# Frustrated with college



## KAP (Jan 6, 2012)

A bit of background about me first. I've always suffered from pretty extreme social anxiety. I would get nauseous and have stomach cramps if I knew I had to read aloud or present in front of the class. I took 2 years off since high school grad because I wasn't prepared to deal with college yet.

Well, I'm now in my first year feeling kind of lost. I have no friends because my very few high school friends are now 3rd year while I'm still first year. That means I'm always alone in my classes with nobody to talk to. 

I've chosen mostly large lecture classes, because I have a crippling fear of mandatory class discussions or oral reports. I've already dropped 2 courses only after the first class because I knew they would include those in their content. One of those courses is mandatory for my degree, but I simply can't deal with it right now. Even in the first class I was already feeling extremely uncomfortable and on the verge of running out of the class (but then I'd just make a bigger fool of myself). We only had to read a very short statement aloud, and I was already feeling faint and extremely nervous. I have to complete this course by my second year, but I don't know how I will handle it. I feel like a coward because I'm taking the easy way out by picking courses that don't require me to speak. 

I just feel really depressed with college life so far.
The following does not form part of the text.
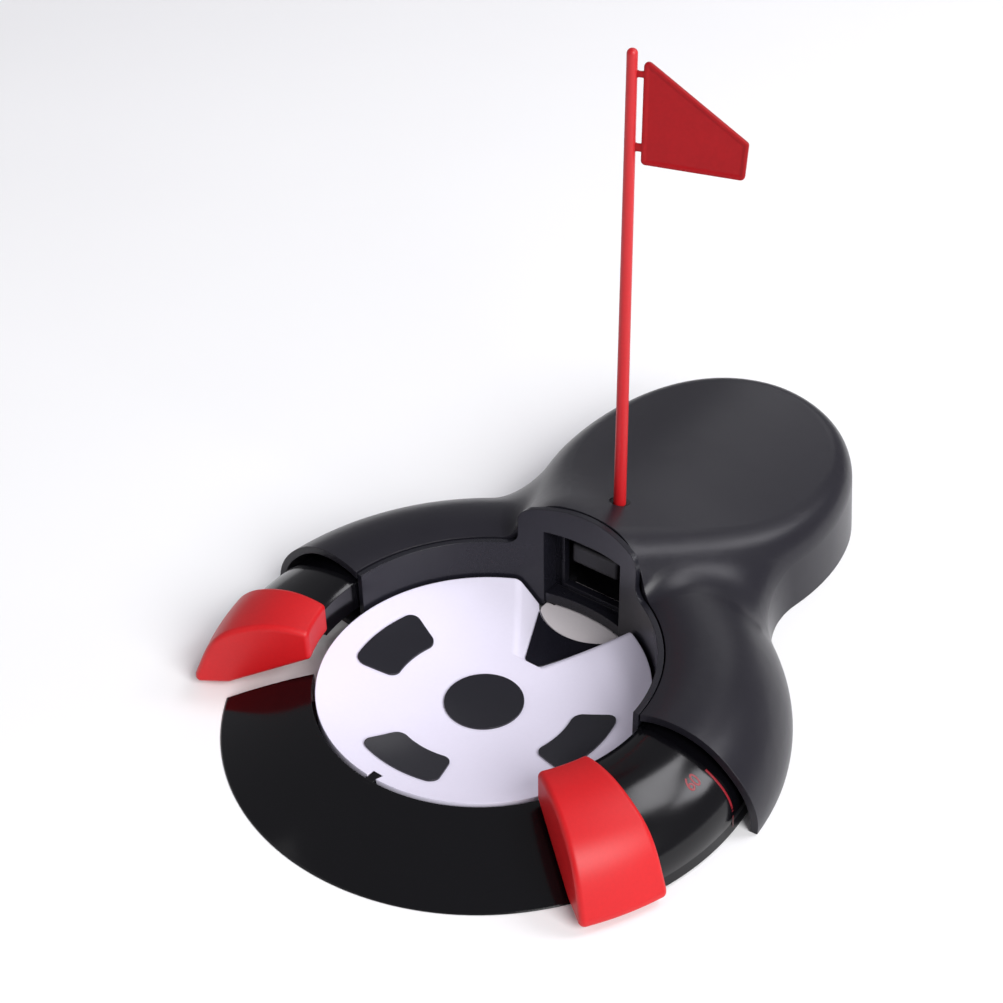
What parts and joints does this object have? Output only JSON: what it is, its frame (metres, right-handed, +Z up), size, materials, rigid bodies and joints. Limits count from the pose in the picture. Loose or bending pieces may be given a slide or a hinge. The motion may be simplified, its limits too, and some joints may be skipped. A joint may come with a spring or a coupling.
{
  "type": "putting cup",
  "caption": "Putting cup with a shallow round dish, entry ramp, two swinging gates, ball-return kicker in a rounded rear housing, and a lift-out flag.",
  "frame": {"origin": "centre of the cup, on the floor", "axes": "+Z up along the cup's axis; -Y towards the ramp, where the ball comes in; +Y towards the rear housing; +X to the right seen from the ramp"},
  "size_m": [0.1978, 0.2727, 0.1998],
  "materials": {
    "housing_plastic": "charcoal moulded plastic, fine satin texture",
    "black_gloss": "polished black plastic",
    "liner_black": "black plastic, semi-gloss",
    "dish_white": "white plastic, satin gloss",
    "trigger_grey": "pale grey plastic, satin gloss",
    "patch_black": "slate black plastic inlay",
    "tip_red": "red plastic, satin gloss",
    "flag_red": "thin moulded red plastic",
    "pole_red": "red plastic rod",
    "socket_rubber": "black rubber",
    "base_plastic": "black moulded plastic",
    "steel": "zinc-plated steel",
    "spring_steel": "bright spring wire",
    "copper_winding": "enamelled copper wire",
    "bobbin_nylon": "natural nylon",
    "pad_rubber": "firm black rubber",
    "board_green": "fibreglass circuit board",
    "component_black": "component bodies",
    "switch_plastic": "moulded switch body",
    "battery_wrap": "plain wrapped cell, no marking"
  },
  "bodies": {
    "chassis": {"base_plate": "base_plastic", "upper_housing": "housing_plastic", "cup_liner": "liner_black", "dish": "dish_white", "centre_spot": "patch_black", "right_patch": "patch_black", "left_patch": "patch_black", "front_patch": "patch_black", "rear_patch": "patch_black", "ramp": "black_gloss", "flag_socket": "socket_rubber", "kicker_panel": "liner_black", "return_spring": "spring_steel", "solenoid_frame": "steel", "solenoid_bobbin": "bobbin_nylon", "solenoid_coil": "copper_winding", "trigger_pin": "steel", "microswitch": "switch_plastic", "batteries": "battery_wrap", "battery_contacts": "spring_steel", "circuit_board": "board_green", "board_components": "component_black", "power_switch_body": "switch_plastic", "housing_screws": "steel", "liner_screws": "steel", "ramp_screws": "steel", "board_screws": "steel"},
    "right_gate": {"right_gate_arm": "black_gloss", "right_gate_tip": "tip_red"},
    "left_gate": {"left_gate_arm": "black_gloss", "left_gate_tip": "tip_red"},
    "flag_stick": {"flag_pole": "pole_red", "flag": "flag_red"},
    "kicker": {"kicker_pad": "pad_rubber", "plunger": "steel", "spring_clip": "steel"},
    "trigger": {"trigger_plate": "trigger_grey"},
    "switch_button": {"microswitch_button": "switch_plastic"},
    "battery_cover": {"battery_door": "base_plastic"},
    "power_slider": {"power_switch_slider": "tip_red"}
  },
  "joints": [
    {"name": "right_gate_swing", "type": "hinge", "parent": "chassis", "child": "right_gate", "pos_m": [0, 0, 0], "axis": [0, 0, -1], "range_deg": [-21.8, 26]},
    {"name": "left_gate_swing", "type": "hinge", "parent": "chassis", "child": "left_gate", "pos_m": [0, 0, 0], "axis": [0, 0, 1], "range_deg": [-16.8, 31]},
    {"name": "flag_lift", "type": "slide", "parent": "chassis", "child": "flag_stick", "axis": [0, 0, 1], "range_m": [0, 0.03]},
    {"name": "kicker_slide", "type": "slide", "parent": "chassis", "child": "kicker", "axis": [0, -1, 0], "range_m": [0, 0.011], "stiffness_N_per_m": 120, "springref_m": -0.002, "deforming": ["return_spring"]},
    {"name": "trigger_tilt", "type": "hinge", "parent": "chassis", "child": "trigger", "pos_m": [0, 0.066, 0.0036], "axis": [1, 0, 0], "range_deg": [0, 2.6], "stiffness_Nm_per_rad": 0.02, "springref_deg": -8.59},
    {"name": "button_press", "type": "slide", "parent": "chassis", "child": "switch_button", "axis": [0, 0, 1], "range_m": [0, 0.0007]},
    {"name": "battery_cover_slide", "type": "slide", "parent": "chassis", "child": "battery_cover", "axis": [0, 1, 0], "range_m": [0, 0.03]},
    {"name": "power_switch_slide", "type": "slide", "parent": "chassis", "child": "power_slider", "axis": [0, 1, 0], "range_m": [0, 0.004]}
  ],
  "couplings": [
    {"joint": "button_press", "follows": "trigger_tilt", "m_per_rad": 0.0125}
  ]
}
If I hadn't already disappointed my family by wasting 2 years, I would consider dropping out. I just don't feel like I'm getting anything out of it, and I don't want to waste money for a wasted experience. Especially one where the fear is disabling in some cases. Luckily, I have a pretty doable load to finish the rest of the year up (2 online courses and only large lectures where the professor speaks the whole class). But the thought of having to do oral presentations in the years to come is an ever looming fear in the back of my mind. I'm fine with casual conversations with other people, but when I'm forced to discuss about course content on the spot it feels like my mind freezes up. I stutter and get tongue tied, unable to form my thoughts into organized and intelligent sentences.

Thanks for listening to me. I don't really have anybody to talk with about my feelings, and it's great that I can do so anonymously here.


----------



## cavemanslaststand (Jan 6, 2011)

Thanks for sharing your story, KAP. I mumble and stutter too and eventually had to learn how to take time to speak slower (i.e. nervous hurried speak was sort of what caused my stammering speech).

Like you, I avoided classes that had too much public speaking. In other words, ended up in science and engineering. The forth year, I had to make speeches on projects to graduate, but by then it was brutally objective material and dry organized presentation points (as opposed to subjective fields where people can go on arguing in circles about what's essentially interpretation or pointless political debate). The classes where people are expected to openly publicly discuss political opinion or over-interpretation of arts really annoyed me and felt like a waste of time.


----------



## offbyone (May 5, 2010)

Its really hard to do what you are doing but I really advise you to stick with it. Soon enough you'll be out of the intro classes and with older classmates and won't feel so alienated. Take this opportunity to define yourself with something other than your SA.

I too struggled with speeches and even a speech class. I finally forced myself through one this last summer and it was a really positive thing for me. It was hard but It gave me confidence and practice fighting my SA.


----------